Segundo, o Imposto sobre Produtos Industrializados (IPI) será substituído por um imposto seletivo (IS). O imposto seletivo é usado por muitos países para reduzir externalidades negativas. No Brasil, a substituição do IPI por um imposto seletivo traz o problema de como manter o valor das transferências para estados (FPE) e municípios (FPM), vez que, junto com o imposto de renda, constitui a fonte dos recursos que alimentam essas transferências que são importantes para o equilíbrio federativo. Há, portanto, implicações do lado das despesas pois o FPE e o FPM constituem fontes importantes de recursos para a constituição de receitas dos estados e municípios. Em alguns estados e na maioria dos municípios brasileiros, constituem, de fato, a maior fração das suas receitas totais.
Terceiro, a adoção do princípio de destino, em uma longa transição, extingue a competição fiscal predatória e as políticas de incentivos fiscais baseadas na redução de impostos na origem.
Quarto, a proposta contempla a criação de um Fundo Nacional de Desenvolvimento Regional (FNDR) que deveria ser repartido para beneficiar mais as regiões menos desenvolvidas e compensar a extinção dos benefícios fiscais, financiando investimentos em infraestrutura econômica e social, melhorando a qualidade dos recursos humanos e promovendo a inovação, já que não mais serão possíveis as políticas de incentivos fiscais para atrair novos empreendimentos para os estados. O FNDR é de grande interesse para os estados, sendo objeto de debate e de negociações no âmbito do Senado. Esta atração agora vai depender de atributos reais e não fiscais. Por outro lado, os entes federativos, especialmente os estados terão que fortalecer suas competências para planejar e elaborar projetos.
Quinto, a não cumulatividade reduz o ônus para o setor produtivo, beneficiando mais, como é da natureza do IVA, as cadeias produtivas mais longas, como na indústria. A legislação que regula os tributos terá que ser modificada à medida em que ocorra a incorporação do novo sistema em substituição ao atual. Esta nova legislação exigirá, no futuro, intensos debates e negociações no Congresso Nacional.
Sexto, a proposta prevê alíquotas reduzidas para alguns setores, isentará alguns itens da cesta básica, promoverá por meio do cashback a devolução de parte dos impostos pagos pelas pessoas mais pobres e criará um fundo de compensação para cobrir, no que puder, eventuais perdas arrecadatórias na transição Estes itens são compensatórios e buscam reduzir perdas e corrigir injustiças tributárias para os entes e para os mais pobres.

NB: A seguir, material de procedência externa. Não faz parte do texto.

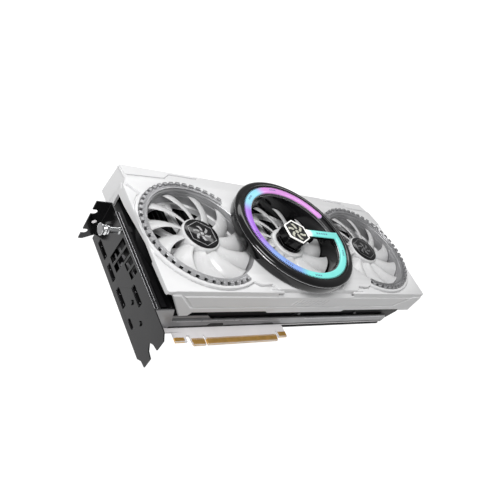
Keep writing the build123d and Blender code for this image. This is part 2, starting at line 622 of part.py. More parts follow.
def socket_shell(y, z, size, depth, tongue):
    """Sheet-metal socket with its contact tongue, opening through the bracket."""
    with BuildSketch(across(SHEET)) as wall:
        with Locations((y, z)):
            RectangleRounded(size[0] + 0.8, size[1] + 0.8, 0.9)
            RectangleRounded(size[0], size[1], 0.8, mode=Mode.SUBTRACT)
    extrude(wall.sketch, amount=depth)
    with BuildSketch(across(SHEET + depth)) as back:
        with Locations((y, z)):
            Rectangle(size[0] + 0.8, size[1] + 0.8)
    extrude(back.sketch, amount=2)
    with BuildSketch(across(SHEET + 2)) as blade_plan:
        with Locations((y, z + 0.3)):
            Rectangle(*tongue)
    extrude(blade_plan.sketch, amount=depth - 2)


with BuildPart() as display_ports:
    for y, z in [(y, PORT_Z) for y in DISPLAY_YS] + [(UPPER_DISPLAY_Y, UPPER_PORT_Z)]:
        socket_shell(y, z, DISPLAY_SIZE, 7, (12.5, 1.6))
save(display_ports, "display_ports")

with BuildPart() as hdmi_port:
    socket_shell(HDMI_Y, PORT_Z, HDMI_SIZE, 7, (11, 1.5))
save(hdmi_port, "hdmi_port")

with BuildPart() as usb_port:
    socket_shell(USB_Y, PORT_Z, USB_SIZE, 7, (6.4, 0.8))
save(usb_port, "usb_port")

with BuildPart() as bracket_screws:
    with BuildSketch(across(-0.9)):
        with Locations((29.5, 14.8), (11.5, 14.8)):
            Circle(1.9)
    extrude(amount=0.9)
save(bracket_screws, "bracket_screws")

# ---- push button on the bracket ---------------------------------------------------------
with BuildPart() as button_neck:
    with BuildSketch(across(-BUTTON_REACH + 3.6)):
        with Locations((BUTTON_Y, BUTTON_Z)):
            Circle(NECK_R)
    extrude(amount=BUTTON_REACH - 3.6)
    with BuildSketch(across(-1.6)):
        with Locations((BUTTON_Y, BUTTON_Z)):
            RegularPolygon(4.0, 6)
    extrude(amount=1.6)
save(button_neck, "button_neck")

with BuildPart() as push_button:
    with BuildSketch(across(-BUTTON_REACH)):
        with Locations((BUTTON_Y, BUTTON_Z)):
            Circle(BUTTON_R)
    extrude(amount=BUTTON_L)
    chamfer(push_button.edges().filter_by(GeomType.CIRCLE), length=0.4)
    with BuildSketch(across(-BUTTON_REACH + 1.2)):
        with Locations((BUTTON_Y, BUTTON_Z)):
            Circle(NECK_R + RUNNING_GAP)
    extrude(amount=BUTTON_L, mode=Mode.SUBTRACT)
save(push_button, "push_button")

with BuildPart() as button_switch:
    block((SHEET, 8.5), (BUTTON_Y - 2.6, BUTTON_Y + 2.6), (BUTTON_Z - 2.6, BUTTON_Z + 2.6))
save(button_switch, "button_switch")
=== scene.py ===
"""Looks of the three-fan graphics card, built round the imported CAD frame.

Shapes are drawn in card coordinates, in millimetres: x from the bracket's outer face, y from the
foot of the gold contacts and z from the back of the board. `at` turns them into the frame's metres.
"""
import json
from math import ceil, cos, degrees, pi, radians, sin, sqrt

import bmesh
import bpy
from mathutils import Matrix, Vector
from mathutils.geometry import tessellate_polygon


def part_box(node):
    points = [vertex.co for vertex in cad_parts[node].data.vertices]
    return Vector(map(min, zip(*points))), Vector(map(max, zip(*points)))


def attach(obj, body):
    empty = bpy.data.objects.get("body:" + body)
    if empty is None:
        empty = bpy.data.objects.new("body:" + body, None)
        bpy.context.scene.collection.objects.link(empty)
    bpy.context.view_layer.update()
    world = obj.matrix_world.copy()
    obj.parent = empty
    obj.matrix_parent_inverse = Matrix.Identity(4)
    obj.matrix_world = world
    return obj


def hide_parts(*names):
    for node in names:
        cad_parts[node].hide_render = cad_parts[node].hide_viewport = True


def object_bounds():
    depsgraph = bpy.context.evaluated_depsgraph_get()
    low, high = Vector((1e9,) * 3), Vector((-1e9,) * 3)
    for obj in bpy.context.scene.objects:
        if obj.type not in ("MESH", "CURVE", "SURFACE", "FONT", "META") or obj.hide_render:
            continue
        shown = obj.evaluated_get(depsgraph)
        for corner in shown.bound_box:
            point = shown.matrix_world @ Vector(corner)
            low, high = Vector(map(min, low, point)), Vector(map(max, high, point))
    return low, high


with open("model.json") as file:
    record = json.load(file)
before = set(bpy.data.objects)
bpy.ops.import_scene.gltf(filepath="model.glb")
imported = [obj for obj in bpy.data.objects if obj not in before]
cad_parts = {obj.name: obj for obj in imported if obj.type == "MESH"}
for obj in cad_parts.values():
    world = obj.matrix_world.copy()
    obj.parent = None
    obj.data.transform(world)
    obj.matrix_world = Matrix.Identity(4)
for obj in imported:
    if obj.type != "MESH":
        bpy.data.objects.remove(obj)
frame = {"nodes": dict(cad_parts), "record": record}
CAD_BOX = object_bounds()

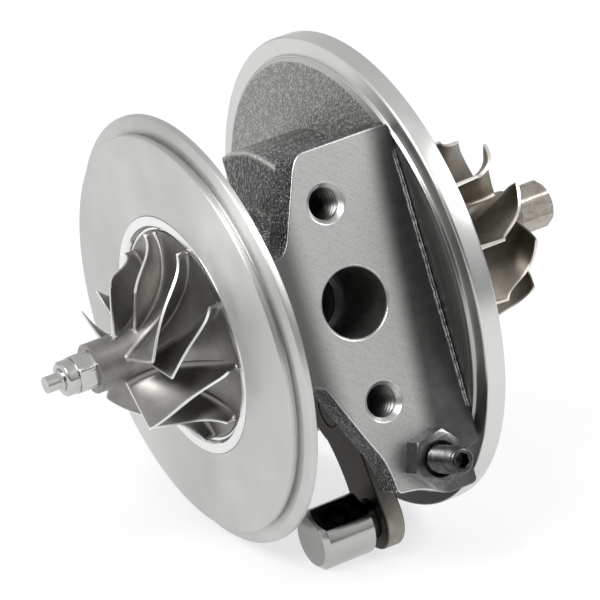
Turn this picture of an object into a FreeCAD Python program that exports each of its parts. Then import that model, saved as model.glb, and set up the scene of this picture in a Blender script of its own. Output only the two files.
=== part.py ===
import FreeCAD, Part
import math
import os
import Sketcher

# Turbocharger cartridge with a swinging vane lever, in millimetres.
# +X runs along the rotor from the compressor to the turbine, and the rotor turns about X.
# The origin is the centre of the compressor disc's front face. -Y leaves the oil drain face.
# +Z runs along the line of the two drain flange threads, and the vane lever hangs towards -Z.

vector = FreeCAD.Vector
doc = FreeCAD.newDocument("TurboCartridge")
sheet = doc.addObject("Spreadsheet::Sheet", "Sizes")

# Housing casting: compressor disc, bearing core and turbine flange, turned about the rotor axis.
housingSizes = {
    "disc_land_radius": "44.1",
    "disc_land_width": "1.4",
    "ring_groove_depth": "1.1",
    "ring_groove_width": "0.8",
    "disc_step_radius": "46.6",
    "disc_rim_front_x": "2.9",
    "disc_rim_radius": "47.6",
    "disc_rim_width": "1.6",
    "disc_back_x": "7.5",
    "disc_back_radius": "41",
    "core_radius": "20",
    "core_end_x": "23.4",
    "waist_radius": "15.6",
    "shoulder_x": "30.6",
    "shoulder_radius": "33",
    "shoulder_draft": "1.2",
    "turbine_face_x": "41.4",
    "turbine_face_radius": "48.9",
    "turbine_step": "0.7",
    "turbine_rim_radius": "53",
    "turbine_rim_chamfer": "0.4",
    "turbine_back_x": "46.9",
    "turbine_pocket_radius": "45",
    "turbine_pocket_depth": "2",
    "shield_seat_radius": "20",
    "shield_seat_height": "1",
    "nose_radius": "13",
    "nose_end_x": "55.2",
}

# Bores of the housing and the pieces that seat in them.
boreSizes = {
    "insert_radius": "26.4",
    "insert_proud": "0.1",
    "insert_flange_x": "4",
    "spigot_radius": "15.6",
    "insert_back_x": "10.9",
    "recess_radius": "23.7",
    "recess_floor_x": "3.4",
    "insert_lip": "0.6",
    "seat_gap": "0.03",
    "running_gap": "0.04",
    "face_gap": "0.06",
    "deflector_width": "1.5",
    "deflector_bore": "10.6",
    "thrust_width": "3",
    "thrust_bore": "6",
    "collar_bore": "10.6",
    "collar_bore_end_x": "18.3",
    "journal_outer_radius": "6",
    "journal_inner_radius": "3.79",
    "journal_length": "6.3",
    "front_journal_x": "18.6",
    "rear_journal_x": "36.3",
    "journal_end_gap": "0.1",
    "clip_width": "0.8",
    "clip_groove_depth": "0.7",
    "clip_height": "1.5",
    "chamber_radius": "11.5",
    "chamber_start_x": "26.8",
    "chamber_end_x": "34.2",
    "rear_chamber_radius": "9.5",
    "rear_chamber_end_x": "49.2",
    "seal_boss_radius": "7.5",
    "seal_gap": "0.08",
    "o_ring_section": "0.9",
    "o_ring_squeeze": "0.05",
}

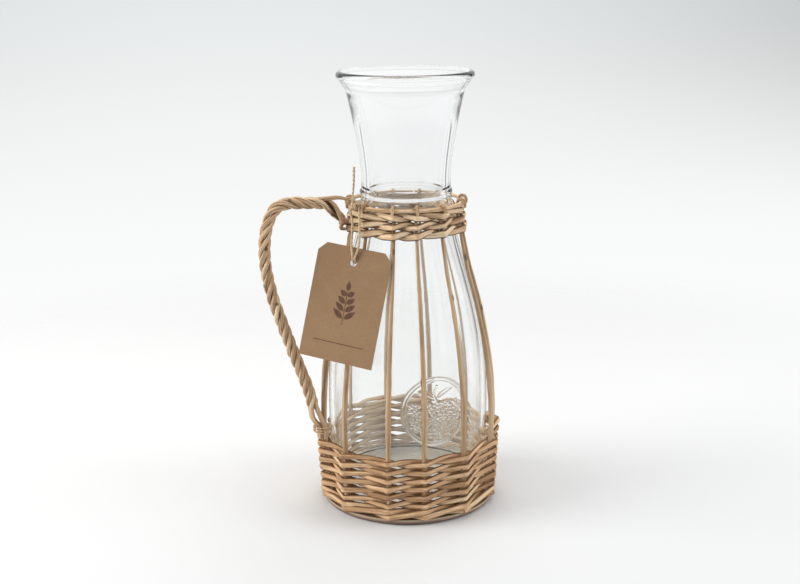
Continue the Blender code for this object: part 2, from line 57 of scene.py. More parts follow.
def outward(azimuth):
    return place(azimuth, 1.0, 0.0)


def sideways(azimuth):
    angle = math.radians(azimuth)
    return Vector((math.cos(angle), math.sin(angle), 0.0))


def ease(value, start, end):
    share = min(1.0, max(0.0, (value - start) / (end - start)))
    return share * share * (3 - 2 * share)


def levels(start, end, steps):
    return [start + (end - start) * step / steps for step in range(steps + 1)]


def link(thing):
    bpy.context.scene.collection.objects.link(thing)
    return thing


def finishedPiece(name, shape, *materials):
    mesh = bpy.data.meshes.new(name)
    shape.to_mesh(mesh)
    shape.free()
    for material in materials:
        mesh.materials.append(material)
    return link(bpy.data.objects.new(name, mesh))


def stands(piece, body, slot, *replaced):
    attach(piece, body)
    if replaced:
        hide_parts(*replaced)
    return piece


# Camera, first because the cords are judged from it
cameraSettings = {"lens": 58.6, "place": (-0.0043, -0.791, 0.337), "pitch": -14.4, "roll": -0.55}
cameraData = bpy.data.cameras.new("camera")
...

A reforma é a possível dentro do contexto cultural, econômico e político do país. Não existe a reforma ideal. Não vai atender a todos os interesses corporativos e dos entes federativos, mas é necessária para o Brasil. Alguns setores como o de serviços que foram subtributados nos últimos 50 anos, vão pagar mais. Outros, como a indústria que foram, ao contrário, historicamente sobretaxados vão pagar menos. A carga tributária medida, por uma alíquota agregada medida em pontos percentuais ou em relação ao PIB, não deverá aumentar. Este é o conceito de carga tributária neutra. Todavia, quanto mais exceções forem contempladas, quanto mais setores forem isentos ou tiverem a carga tributária reduzida, maior será a carga neutra. Aqui reside boa parte do debate no Congresso.
São naturais as inseguranças e desconfianças de alguns setores da sociedade. Todavia, a reforma é essencial para modernizar o país, inserindo-o entre aqueles que têm os sistemas tributários mais modernos, simples e eficientes do mundo. O atual precisa ser gradualmente extinto. O Brasil vai avançar com a Reforma Tributária. Será um longo e necessário processo de transição sujeito a ajustes no seu curso, mas é essencial para modernizar o país.
Jorge Jatobá, professor doutor titular aposentado da UFPE, ex-Secretário da Fazenda de Pernambuco, sócio da CEPLAN.